Love him or loathe him, Donald Trump is certainly keeping investment bulls happy. The US equity markets had a fine year in 2017, with the Dow Jones, S&P and Nasdaq rising 25%, 20% and 30% respectively. The approval of his tax plan at the end of last year was the culmination of endless tweets and political posturing which served to help bouy the US equity markets over the course of the year.
Is tax reform paying dividends already?
In simplified terms, the new US tax structure will cut the corporate tax rate from 35% (currently the highest rate in the world) to 21% from the beginning of this year. This represents a significant boost to earnings for US companies.
Apple has responded to these changes in the tax law by announcing that it is looking to expand its operations in the US by creating around 20,000 new jobs, while also repatriating a significant amount of the US dollar it currently holds overseas over the next few years. The numbers are expected to be in the hundreds of billions of US dollars, which will result in the payment of a one-off tax bill of $38bn, the tech giant has announced.
Technology stocks rallied sharply on investor expectations that similar moves by other US companies with large overseas cash piles may follow suit.
“For all the criticism of President Trump, the nature of his presidency and his economic policies, he appears to have got what he wanted in prompting US companies to reinvest their profits back into the US economy.” noted CMC Markets analyst, Michael Hewson
While the multi-nationals look to repatriate their overseas money, US companies that do business a little closer to home will receive an earnings boost in 2018. On top of this welcome leg-up, households from the largest economy in the world are also set to benefit from individual tax rate cuts too.
With more money in their pockets, will the average American be likely to spend more?
“Trump’s achievement of lowering corporate tax rates from 35% to 21% and allowing US companies to bring back their overseas profits at 7.5% tax rather than 28% will have global consequences,” says Philip Smeaton, Chief Investment Officer at Sanlam UK. “If the US does well, we all do well, since most companies count the US as an important market.”
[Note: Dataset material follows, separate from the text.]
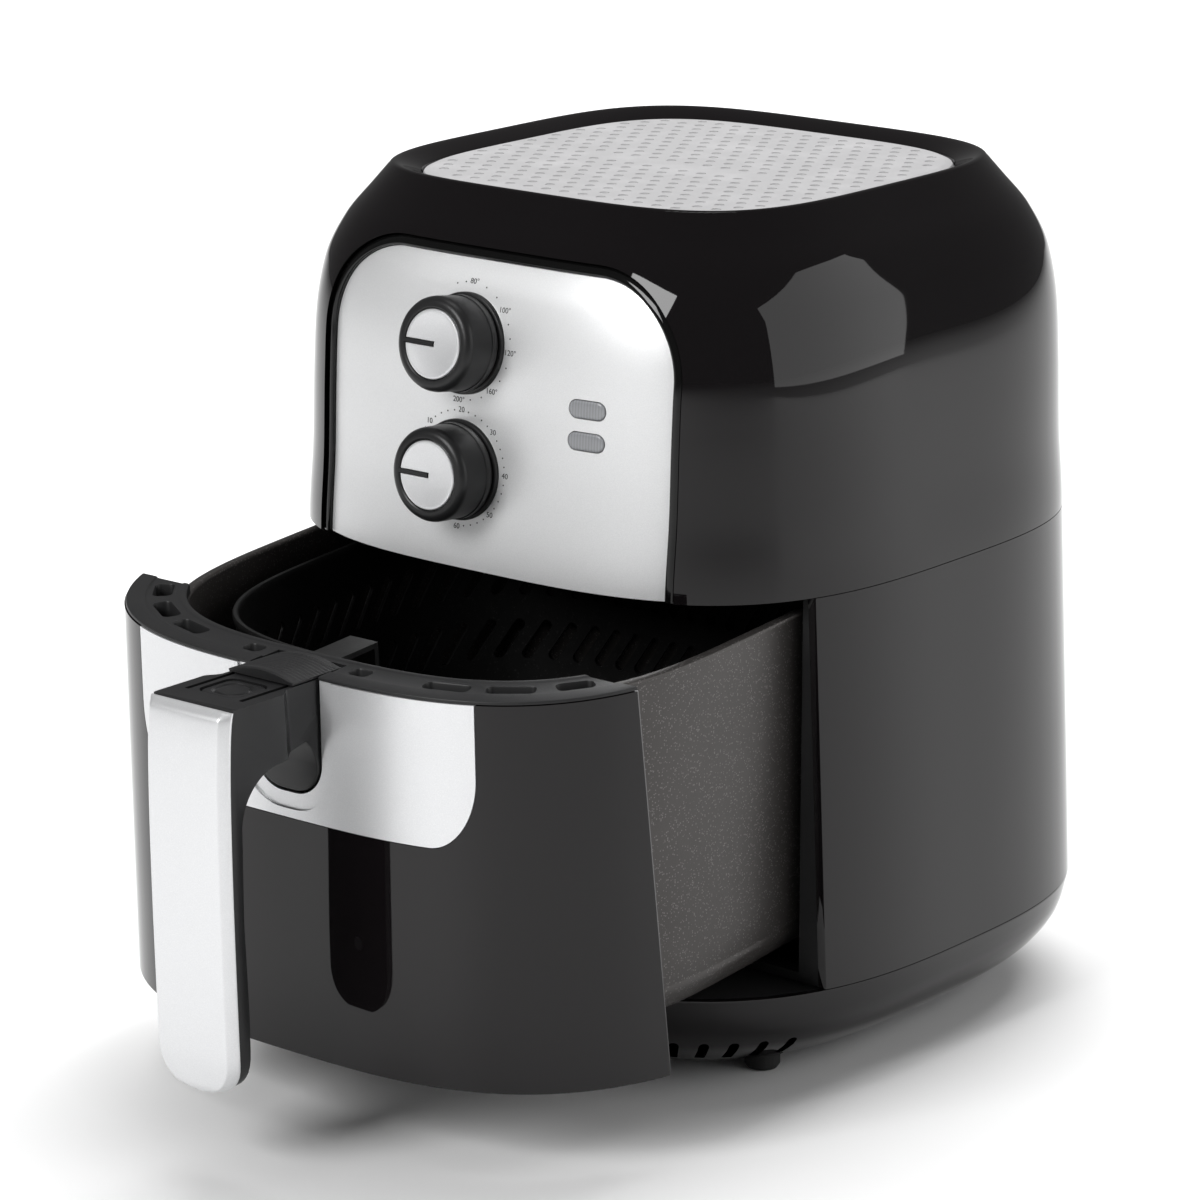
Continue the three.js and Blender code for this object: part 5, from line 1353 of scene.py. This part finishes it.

Smeaton says that the prospect of higher interest rates in the US is a key driver of optimism in the American banking sector in particular as they will make more money from their loan businesses. De-regulation will liberate the US financial sector, and tax reform will mean large sums of money coming onshore which should create further demand for banking services.
The US economy enjoyed a positive year in 2017, with healthy manufacturing growth, strong employment and retail sales, an unemployment rate unchanged at a 17-year low and soaring consumer confidence.
Can the tax cuts boost an already bouyant economy further in 2018?
A note of caution for US equity markets
It is well known that price/earnings values for US equity markets are sitting at historic highs. There’s a suggestion amongst investment analysts that there’s little value left in US stocks meaning a correction could be around the corner in 2018.
“Using Professor Robert Shiller’s Cyclically Adjusted Price Earning (CAPE) multiple, US stocks have only been more expensive, post-war, on one occasion and this was in 1999 – and the 2000-03 bear market soon followed. Pre-war, US stocks exceeded the current multiple in 1929 and it’s hard to think of a less encouraging precedent than that.” suggested AJ Bell analyst, Tom Selby
A stellar performance in 2017 on the back of Trump’s tax reform hype machine could mean that any beneficial impact from the tax cuts have already been priced in. Time will show us which of these two scenarios play out.
Tom Selby did, however, provide some cause for optimism though. “…stock markets are forward-looking discounting mechanisms so any guidance given for 2018 will be more important than the 2017 numbers, especially as this will give some insight into how companies see the tax changes affecting them”
Whatever the outcome, 2018 should be an interesting year for US equities.
How to invest in the US markets
If you would like to gain exposure to the US markets in 2018, there are a number of options available to you.
Depending on your appetite for risk, there are a number of active funds available that will pick specific stocks within the US markets, based on the objectives of the fund manager, with a view to outperforming it’s benchmark index. For a cheaper alternative, Exchange Traded Funds, or ETFs, will track the performance of an index and provide returns based on the index’s performance.
For those with a greater appetite for risk, Contracts for Difference, or CFDs, provide leveraged access to the major US indexes. UK investors can take advantage of tax-free Spread Betting for a similar risk-on trade.